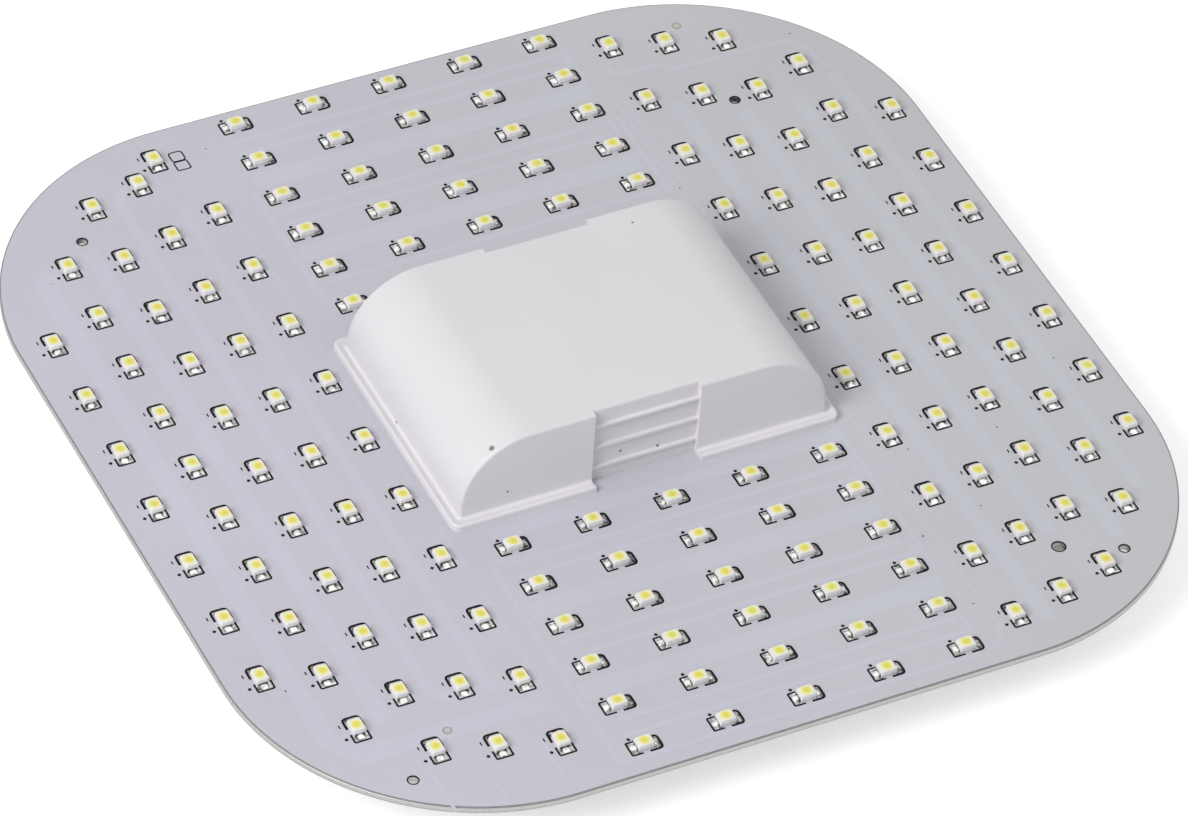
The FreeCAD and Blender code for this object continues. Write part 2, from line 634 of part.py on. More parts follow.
def make_rear_base():
    tub = doc.addObject("Part::Wedge", "tub_block")
    tub.setExpression("Ymin", "0")
    tub.setExpression("Ymax", "Sizes.base_depth")
    for axis, whole in (("X", FLANGE_LENGTH), ("Z", FLANGE_WIDTH)):
        tub.setExpression(axis + "min", "-%s / 2 + Sizes.base_draft" % whole)
        tub.setExpression(axis + "max", "%s / 2 - Sizes.base_draft" % whole)
        tub.setExpression(axis + "2min", "-%s / 2" % whole)
        tub.setExpression(axis + "2max", "%s / 2" % whole)
    tub.Placement.Rotation = FreeCAD.Rotation(FreeCAD.Vector(1, 0, 0), 90)
    top = size("base_depth")
    body = round_edges("tub_corners", tub, size("base_corner"),
                       lambda edge: near(edge.BoundBox.ZMin, 0) and near(edge.BoundBox.ZMax, top))
    body = round_edges("tub_rim", body, size("base_rim"),
                       lambda edge: near(edge.BoundBox.ZMin, 0) and near(edge.BoundBox.ZMax, 0))
    hollow = block("tub_hollow", FLANGE_LENGTH + " - 2 * Sizes.base_draft - 2 * Sizes.base_wall",
                   FLANGE_WIDTH + " - 2 * Sizes.base_draft - 2 * Sizes.base_wall",
                   "Sizes.base_depth - Sizes.base_wall", z="Sizes.base_wall")
    hollow = round_edges("hollow_corners", hollow, size("base_corner") - size("base_wall"), upright)
    body = cut("tub", body, hollow)
    raised = [body, block("socket_block", "Sizes.socket_length + 2 * Sizes.socket_wall",
                          "Sizes.socket_width + 2 * Sizes.socket_wall", SOCKET_ROOF)]
    sunk = [block("socket_space", "Sizes.socket_length", "Sizes.socket_width", SOCKET_DEPTH)]
    for number, (sign_x, sign_y) in enumerate(CORNERS):
        x = sign_x + SCREW_X
        y = sign_y + SCREW_Y
        raised.append(rod("base_boss_%d" % number, "Sizes.boss_radius", "Sizes.base_depth", x, y))
        sunk.append(rod("base_hole_%d" % number, "Sizes.screw_radius + Sizes.screw_clearance",
                        "Sizes.base_depth", x, y))
        sunk.append(rod("screw_well_%d" % number, "Sizes.screw_head + Sizes.well_clearance",
                        "Sizes.screw_seat", x, y))
        x = sign_x + "Sizes.pin_spacing_x / 2"
        y = sign_y + "Sizes.pin_spacing_y / 2"
        sunk.append(rod("pin_hole_%d" % number, "Sizes.pin_neck", "Sizes.base_depth", x, y))
        x, y = post_place(sign_x, sign_y)
        raised.append(rod("post_%d" % number, "Sizes.post_radius", DRIVER_BACK, x, y))
        sunk.append(rod("post_bore_%d" % number, "Sizes.post_screw", "Sizes.post_screw_length", x, y,
                        "%s + Sizes.driver_thick - Sizes.post_screw_length" % DRIVER_BACK))
    keep("rear_base", cut("base", fuse("base_raised", raised), fuse("base_sunk", sunk)))


def post_place(sign_x, sign_y):
    x = "%s + %s(Sizes.driver_length / 2 - Sizes.post_inset)" % (DRIVER_MIDDLE, sign_x)
    y = "%s(Sizes.driver_width / 2 - Sizes.post_inset)" % sign_y
    return x, y


# Screws and pins

def make_fasteners():
    screw = turned("cover_screw", [
        ("0", "-Sizes.screw_head_height"),
        ("Sizes.screw_head - Sizes.screw_head_slope", "-Sizes.screw_head_height"),
        ("Sizes.screw_head", "Sizes.screw_head_crown - Sizes.screw_head_height"),
        ("Sizes.screw_head", "0"),
        ("Sizes.screw_radius", "0"),
        ("Sizes.screw_radius", "Sizes.screw_length - Sizes.screw_radius"),
        ("0", "Sizes.screw_length"),
    ])
    x = value(SCREW_X)
    y = value(SCREW_Y)
    places = [(across, along, size("screw_seat"), 0) for across in (-x, x) for along in (-y, y)]
    keep("cover_screws", copies("cover_screw_group", screw, places))
    small = turned("driver_screw", [
        ("0", "-Sizes.post_screw_length"),
        ("Sizes.post_screw", "-Sizes.post_screw_length + Sizes.post_screw"),
        ("Sizes.post_screw", "0"),
        ("Sizes.post_screw_head", "0"),
        ("Sizes.post_screw_head", "Sizes.post_screw_head_height - Sizes.post_screw_crown"),
        ("Sizes.post_screw_head - Sizes.post_screw_slope", "Sizes.post_screw_head_height"),
        ("0", "Sizes.post_screw_head_height"),
    ])
    places = []
    for sign_x, sign_y in (("", "-"), ("-", "")):
        x, y = post_place(sign_x, sign_y)
        places.append((value(x), value(y), value(DRIVER_FRONT), 0))
    keep("driver_screws", copies("driver_screw_group", small, places))
    pin = turned("contact_pin", [
        ("0", SOCKET_DEPTH + " - Sizes.pin_length"),
        ("Sizes.pin_radius - Sizes.pin_tip", SOCKET_DEPTH + " - Sizes.pin_length"),
        ("Sizes.pin_radius", SOCKET_DEPTH + " - Sizes.pin_length + Sizes.pin_tip"),
        ("Sizes.pin_radius", SOCKET_DEPTH),
        ("Sizes.pin_neck", SOCKET_DEPTH),
        ("Sizes.pin_neck", DRIVER_BACK),
        ("Sizes.pin_tail", DRIVER_BACK),
        ("Sizes.pin_tail", DRIVER_FRONT + " + Sizes.tail_rise"),
        ("0", DRIVER_FRONT + " + Sizes.tail_rise"),
    ])
    x = size("pin_spacing_x") / 2
    y = size("pin_spacing_y") / 2
    places = [(across, along, 0, 0) for across in (-x, x) for along in (-y, y)]
    keep("contact_pins", copies("contact_pin_group", pin, places))


# Driver board and the pieces on it

def make_driver_board():
    body = new_body("driver")
    outer = sketch_on(body, "driver_outline", x=DRIVER_MIDDLE, z=DRIVER_BACK)
    rectangle(outer, "Sizes.driver_length", "Sizes.driver_width")
    pad(body, "driver_plate", outer, "Sizes.driver_thick")
    holes = sketch_on(body, "driver_holes", z=DRIVER_BACK)
    for sign_x in ("-", ""):
        for sign_y in ("-", ""):
            circle(holes, sign_x + "Sizes.pin_spacing_x / 2", sign_y + "Sizes.pin_spacing_y / 2",
                   "Sizes.pin_tail")
            circle(holes, *post_place(sign_x, sign_y), "Sizes.post_screw")
    pocket_through(body, "driver_drilling", holes)
    keep("driver_board", body)


def make_can(label, x, y):
    # An electrolytic capacitor: an aluminium can with a rolled groove
    low = "Sizes.can_groove_foot"
    high = "(Sizes.can_groove_foot + Sizes.can_groove_height)"
    can = turned(label + "_can", [
        ("0", "0"),
        ("Sizes.can_radius", "0"),
        ("Sizes.can_radius", low),
        ("Sizes.can_radius - Sizes.can_groove", low + " + Sizes.can_groove_height / 2"),
        ("Sizes.can_radius", high),
        ("Sizes.can_radius", "Sizes.can_height - Sizes.can_groove"),
        ("Sizes.can_radius - Sizes.can_groove", "Sizes.can_height"),
        ("0", "Sizes.can_height"),
    ])
    keep(label, place(can, x, y, DRIVER_FRONT))


def make_transformer():
    # A double-window core along X, a bobbin on its middle leg and the winding between the flanges
    x = DRIVER_LEFT + " + Sizes.transformer_side"
    y = DRIVER_END + " - Sizes.transformer_end"
    outer = block("core_block", "Sizes.core_length", "Sizes.core_width", "Sizes.core_height", x, y, DRIVER_FRONT)
    space = "(Sizes.core_length - 2 * Sizes.core_leg)"
    gap = "(Sizes.core_height - 2 * Sizes.core_leg)"
    level = "%s + Sizes.core_leg" % DRIVER_FRONT
    window = block("core_window", space, "2 * Sizes.core_width", gap, x, y, level)
    leg = rod("core_leg", "Sizes.core_middle / 2", gap, x, y, level)
    keep("transformer_core", fuse("core", [cut("core_frame", outer, window), leg]))
    wall = "Sizes.bobbin_wall"
    inner = "Sizes.core_middle / 2"
    spool = turned("bobbin", [
        (inner, "0"),
        ("Sizes.bobbin_radius", "0"),
        ("Sizes.bobbin_radius", wall),
        ("%s + %s" % (inner, wall), wall),
        ("%s + %s" % (inner, wall), "%s - %s" % (gap, wall)),
        ("Sizes.bobbin_radius", "%s - %s" % (gap, wall)),
        ("Sizes.bobbin_radius", gap),
        (inner, gap),
    ])
    keep("transformer_bobbin", place(spool, x, y, level))
    coil = turned("winding", [
        ("%s + %s" % (inner, wall), wall),
        ("Sizes.winding_radius", wall),
        ("Sizes.winding_radius", "%s - %s" % (gap, wall)),
        ("%s + %s" % (inner, wall), "%s - %s" % (gap, wall)),
    ])
    keep("transformer_winding", place(coil, x, y, level))


def lying_rod(name, radius, length, x, y):
    # A rod along Y that lies on the driver board
    cylinder = doc.addObject("Part::Cylinder", name)
    cylinder.setExpression("Radius", radius)
    cylinder.setExpression("Height", length)
    cylinder.Placement.Rotation = FreeCAD.Rotation(FreeCAD.Vector(1, 0, 0), 90)
    return place(cylinder, x, "%s + %s / 2" % (y, length), "%s + %s" % (DRIVER_FRONT, radius))


def make_driver_pieces():
    make_can("input_capacitor", DRIVER_LEFT + " + Sizes.input_can_side", "Sizes.input_can_y")
    make_can("output_capacitor", DRIVER_RIGHT + " - Sizes.output_can_side", DRIVER_END + " - Sizes.output_can_end")
    make_transformer()
    for label, short, sign_y in (("film_capacitor", "film", "-"), ("bridge_rectifier", "bridge", "-"),
                                 ("control_chip", "control", ""), ("output_diode", "diode", "")):
        piece = block(short + "_block", "Sizes.%s_length" % short, "Sizes.%s_width" % short,
                      "Sizes.%s_height" % short, "%s + Sizes.%s_side" % (DRIVER_LEFT, short),
                      "%s(%s - Sizes.%s_end)" % (sign_y, DRIVER_END, short), DRIVER_FRONT)
        keep(label, piece)
    keep("fuse_resistor", lying_rod("fuse", "Sizes.fuse_radius", "Sizes.fuse_length",
                                    DRIVER_RIGHT + " - Sizes.fuse_side", "Sizes.fuse_end - " + DRIVER_END))
    keep("surge_absorber", lying_rod("absorber", "Sizes.absorber_radius", "Sizes.absorber_thick",
                                     DRIVER_LEFT + " + Sizes.absorber_side", "Sizes.absorber_y"))
    choke = turned("choke", [
        ("0", "0"),
        ("Sizes.choke_radius", "0"),
        ("Sizes.choke_radius", "Sizes.choke_rim"),
        ("Sizes.choke_radius - Sizes.choke_waist", "Sizes.choke_rim + Sizes.choke_slope"),
        ("Sizes.choke_radius - Sizes.choke_waist", "Sizes.choke_height - Sizes.choke_rim - Sizes.choke_slope"),
        ("Sizes.choke_radius", "Sizes.choke_height - Sizes.choke_rim"),
        ("Sizes.choke_radius", "Sizes.choke_height"),
        ("0", "Sizes.choke_height"),
    ])
    keep("filter_choke", place(choke, DRIVER_RIGHT + " - Sizes.choke_side", "Sizes.choke_y", DRIVER_FRONT))


# Output leads: up from the driver board, over in one arc and down to the light board

def make_leads():
    for label, side in (("output_lead_positive", 1), ("output_lead_negative", -1)):
        y = side * size("lead_spacing") / 2
        start = value(DRIVER_RIGHT) - size("lead_start_inset")
        end = value(WINDOW_LENGTH) / 2 + size("lead_end_gap")
        foot = value(DRIVER_FRONT)
        level = foot + size("lead_rise")
        radius = (end - start) / 2
        points = [FreeCAD.Vector(start, y, foot), FreeCAD.Vector(start, y, level),
                  FreeCAD.Vector(start + radius, y, level + radius), FreeCAD.Vector(end, y, level),
                  FreeCAD.Vector(end, y, value(BOARD_FRONT))]
        path = Part.Wire([Part.LineSegment(points[0], points[1]).toShape(),
                          Part.Arc(points[1], points[2], points[3]).toShape(),
                          Part.LineSegment(points[3], points[4]).toShape()])
        ring = Part.Circle(points[0], FreeCAD.Vector(0, 0, 1), size("lead_radius")).toShape()
        lead = doc.addObject("Part::Feature", label + "_tube")
        lead.Shape = path.makePipeShell([Part.Wire([ring])], True, False)
        keep(label, lead)


make_light_board()
make_chips()
make_cover()
make_rear_base()
make_fasteners()
make_driver_board()
make_driver_pieces()
make_leads()
doc.recompute()

# Every object must have come out whole before anything is written

for item in doc.Objects:
    if "Invalid" in item.State or "Error" in item.State:
        raise RuntimeError("%s did not compute: %s" % (item.Name, item.State))
for label, item in PARTS.items():
    if item.Shape.isNull() or not item.Shape.isValid() or not item.Shape.Solids:
        raise RuntimeError("%s has no sound shape" % label)

os.makedirs("parts", exist_ok=True)
for label, item in PARTS.items():
    item.Shape.exportStep("parts/%s.step" % label)
    print("%-24s %3d solids %10.1f mm3" % (label, len(item.Shape.Solids), item.Shape.Volume))
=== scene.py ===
import math

import bmesh
import bpy
from mathutils import Matrix, Vector


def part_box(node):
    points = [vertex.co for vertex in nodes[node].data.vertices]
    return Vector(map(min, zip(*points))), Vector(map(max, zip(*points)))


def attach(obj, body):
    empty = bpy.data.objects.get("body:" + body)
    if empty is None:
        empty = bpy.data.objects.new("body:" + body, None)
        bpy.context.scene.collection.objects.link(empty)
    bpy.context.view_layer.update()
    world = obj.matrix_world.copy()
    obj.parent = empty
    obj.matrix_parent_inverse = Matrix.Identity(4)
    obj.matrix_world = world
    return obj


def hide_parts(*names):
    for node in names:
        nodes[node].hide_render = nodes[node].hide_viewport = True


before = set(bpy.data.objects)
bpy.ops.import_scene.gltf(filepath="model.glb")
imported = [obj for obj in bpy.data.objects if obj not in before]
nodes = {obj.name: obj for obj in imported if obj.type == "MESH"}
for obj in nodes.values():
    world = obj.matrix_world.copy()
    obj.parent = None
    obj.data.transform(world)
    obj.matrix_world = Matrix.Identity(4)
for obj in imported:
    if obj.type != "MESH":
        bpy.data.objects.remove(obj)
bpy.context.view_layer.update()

# Lengths are in millimetres, apart from those that a comment gives in metres

MM = 0.001
BOARD_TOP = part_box("aluminium_board")[1].z / MM
BOARD_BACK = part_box("aluminium_board")[0].z / MM
COVER_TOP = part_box("housing_cover")[1].z / MM


# Camera: the place and lens that the perspective of the board's outline and chip grid gives

LENS = 233.66
SENSOR = 36.0
EYE = Vector((-553.41, -984.52, 1076.04))
EYE_RIGHT = Vector((0.8974365, -0.4363555, 0.0648200))
EYE_DOWN = Vector((-0.2589168, -0.6399738, -0.7234609))
EYE_AHEAD = Vector((0.3571692, 0.6324772, -0.6873156))


def make_camera():
    data = bpy.data.cameras.new("camera")
    data.sensor_fit = "HORIZONTAL"
    data.sensor_width = SENSOR
    data.lens = LENS
    data.clip_start = 0.05
    data.clip_end = 20.0
    camera = bpy.data.objects.new("camera", data)
    bpy.context.scene.collection.objects.link(camera)
    turn = Matrix((EYE_RIGHT, -EYE_DOWN, -EYE_AHEAD)).transposed().to_4x4()
    camera.matrix_world = Matrix.Translation(EYE * MM) @ turn
    bpy.context.scene.camera = camera


make_camera()


# Shader helpers

def socket(sockets, identifier):
    # The socket with this identifier, for nodes where several share a name
    return next(item for item in sockets if item.identifier == identifier)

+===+

*GIVEN INSTRUCTION*. Transcribe, exactly and exclusively, the run of lines that opens with the line bearing "make_light_board()" and closes with the line bearing "obj.matrix_parent_inverse = Matrix.Identity(4)".

*COMPLETED TASK*.
make_light_board()
make_chips()
make_cover()
make_rear_base()
make_fasteners()
make_driver_board()
make_driver_pieces()
make_leads()
doc.recompute()

# Every object must have come out whole before anything is written

for item in doc.Objects:
    if "Invalid" in item.State or "Error" in item.State:
        raise RuntimeError("%s did not compute: %s" % (item.Name, item.State))
for label, item in PARTS.items():
    if item.Shape.isNull() or not item.Shape.isValid() or not item.Shape.Solids:
        raise RuntimeError("%s has no sound shape" % label)

os.makedirs("parts", exist_ok=True)
for label, item in PARTS.items():
    item.Shape.exportStep("parts/%s.step" % label)
    print("%-24s %3d solids %10.1f mm3" % (label, len(item.Shape.Solids), item.Shape.Volume))
=== scene.py ===
import math

import bmesh
import bpy
from mathutils import Matrix, Vector


def part_box(node):
    points = [vertex.co for vertex in nodes[node].data.vertices]
    return Vector(map(min, zip(*points))), Vector(map(max, zip(*points)))


def attach(obj, body):
    empty = bpy.data.objects.get("body:" + body)
    if empty is None:
        empty = bpy.data.objects.new("body:" + body, None)
        bpy.context.scene.collection.objects.link(empty)
    bpy.context.view_layer.update()
    world = obj.matrix_world.copy()
    obj.parent = empty
    obj.matrix_parent_inverse = Matrix.Identity(4)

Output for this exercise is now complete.